- [DATA BLOCK]:
/---
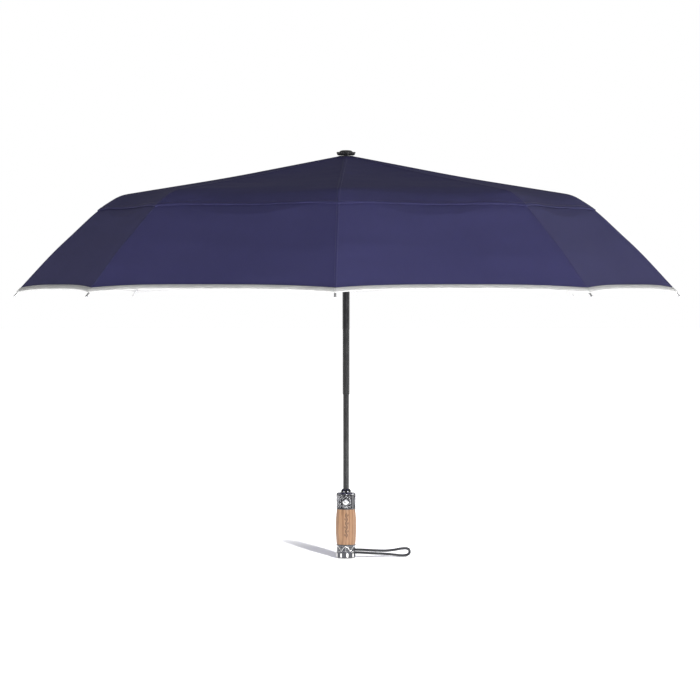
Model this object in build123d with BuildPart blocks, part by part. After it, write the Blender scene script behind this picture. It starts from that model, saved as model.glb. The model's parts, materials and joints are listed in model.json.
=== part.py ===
"""Three-fold automatic umbrella, open, standing on its handle's end cap.

Frame: origin at the centre of the end cap's flat foot, +Z up along the shaft, millimetres.
Rib 1 points along +X, the button faces -Y and the wrist strap leaves towards +X.
"""

import os
from math import atan2, cos, degrees, radians, sin, tan

from build123d import *

os.makedirs("parts", exist_ok=True)

# ---------------------------------------------------------------- driving dimensions
rib_count = 8
rib_pitch = 360 / rib_count

# handle
cap_height = 21.0
cap_radius = 14.9
cap_wall = 2.2
cap_floor = 3.0
cap_neck_height = 12.5
cap_neck_depth = 1.0
grip_length = 57.0
grip_end_radius = 14.5
grip_belly_radius = 16.4
grip_bore_radius = 8.6
collar_height = 25.0
collar_radius = 15.1
collar_wall = 2.2
collar_top = 3.0
crown_height = 6.0
crown_radius = 8.6
crown_scallop = 1.3
crown_scallops = 8
sleeve_radius = 8.5
ring_thickness = 0.45
ring_height = 1.0
fit_gap = 0.05  # between pieces that are fixed to each other

# button in the collar's front
button_width = 10.4
button_height = 9.0
button_proud = 2.4
button_travel = 2.0
button_gap = 0.25
button_flange = 1.0
catch_depth = 1.2

# telescoping octagonal shaft, sizes across flats
tube_sides = 8
lower_flats = 8.6
tube_wall = 0.5
tube_gap = 0.3
lower_shows = 148.0
middle_shows = 168.0
lower_overlap = 20.0
middle_overlap = 17.0
upper_length = 196.0
bush_length = 8.0
bush_gap = 0.08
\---
- [WHAT IS BEING ASKED]:
Every line of the data above should be reproduced word for word.

- [THE COMPLETED TASK]:
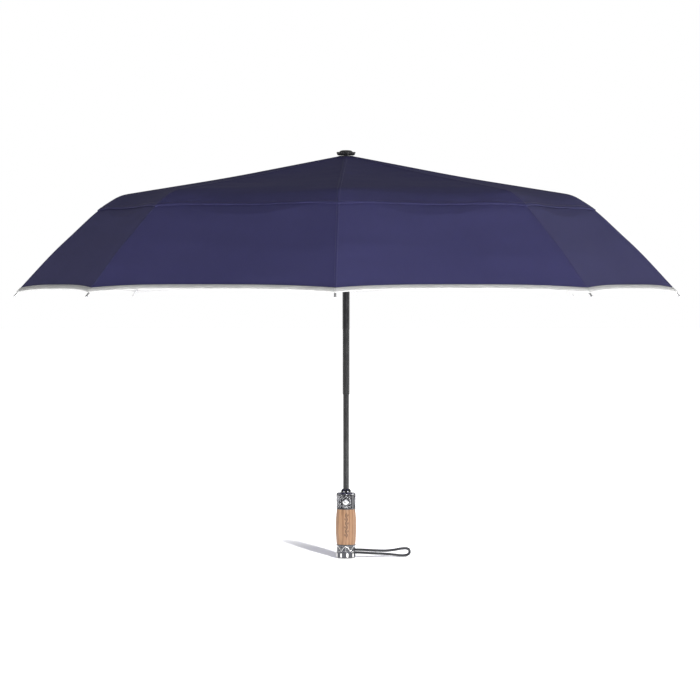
Model this object in build123d with BuildPart blocks, part by part. After it, write the Blender scene script behind this picture. It starts from that model, saved as model.glb. The model's parts, materials and joints are listed in model.json.
=== part.py ===
"""Three-fold automatic umbrella, open, standing on its handle's end cap.

Frame: origin at the centre of the end cap's flat foot, +Z up along the shaft, millimetres.
Rib 1 points along +X, the button faces -Y and the wrist strap leaves towards +X.
"""

import os
from math import atan2, cos, degrees, radians, sin, tan

from build123d import *

os.makedirs("parts", exist_ok=True)

# ---------------------------------------------------------------- driving dimensions
rib_count = 8
rib_pitch = 360 / rib_count

# handle
cap_height = 21.0
cap_radius = 14.9
cap_wall = 2.2
cap_floor = 3.0
cap_neck_height = 12.5
cap_neck_depth = 1.0
grip_length = 57.0
grip_end_radius = 14.5
grip_belly_radius = 16.4
grip_bore_radius = 8.6
collar_height = 25.0
collar_radius = 15.1
collar_wall = 2.2
collar_top = 3.0
crown_height = 6.0
crown_radius = 8.6
crown_scallop = 1.3
crown_scallops = 8
sleeve_radius = 8.5
ring_thickness = 0.45
ring_height = 1.0
fit_gap = 0.05  # between pieces that are fixed to each other

# button in the collar's front
button_width = 10.4
button_height = 9.0
button_proud = 2.4
button_travel = 2.0
button_gap = 0.25
button_flange = 1.0
catch_depth = 1.2

# telescoping octagonal shaft, sizes across flats
tube_sides = 8
lower_flats = 8.6
tube_wall = 0.5
tube_gap = 0.3
lower_shows = 148.0
middle_shows = 168.0
lower_overlap = 20.0
middle_overlap = 17.0
upper_length = 196.0
bush_length = 8.0
bush_gap = 0.08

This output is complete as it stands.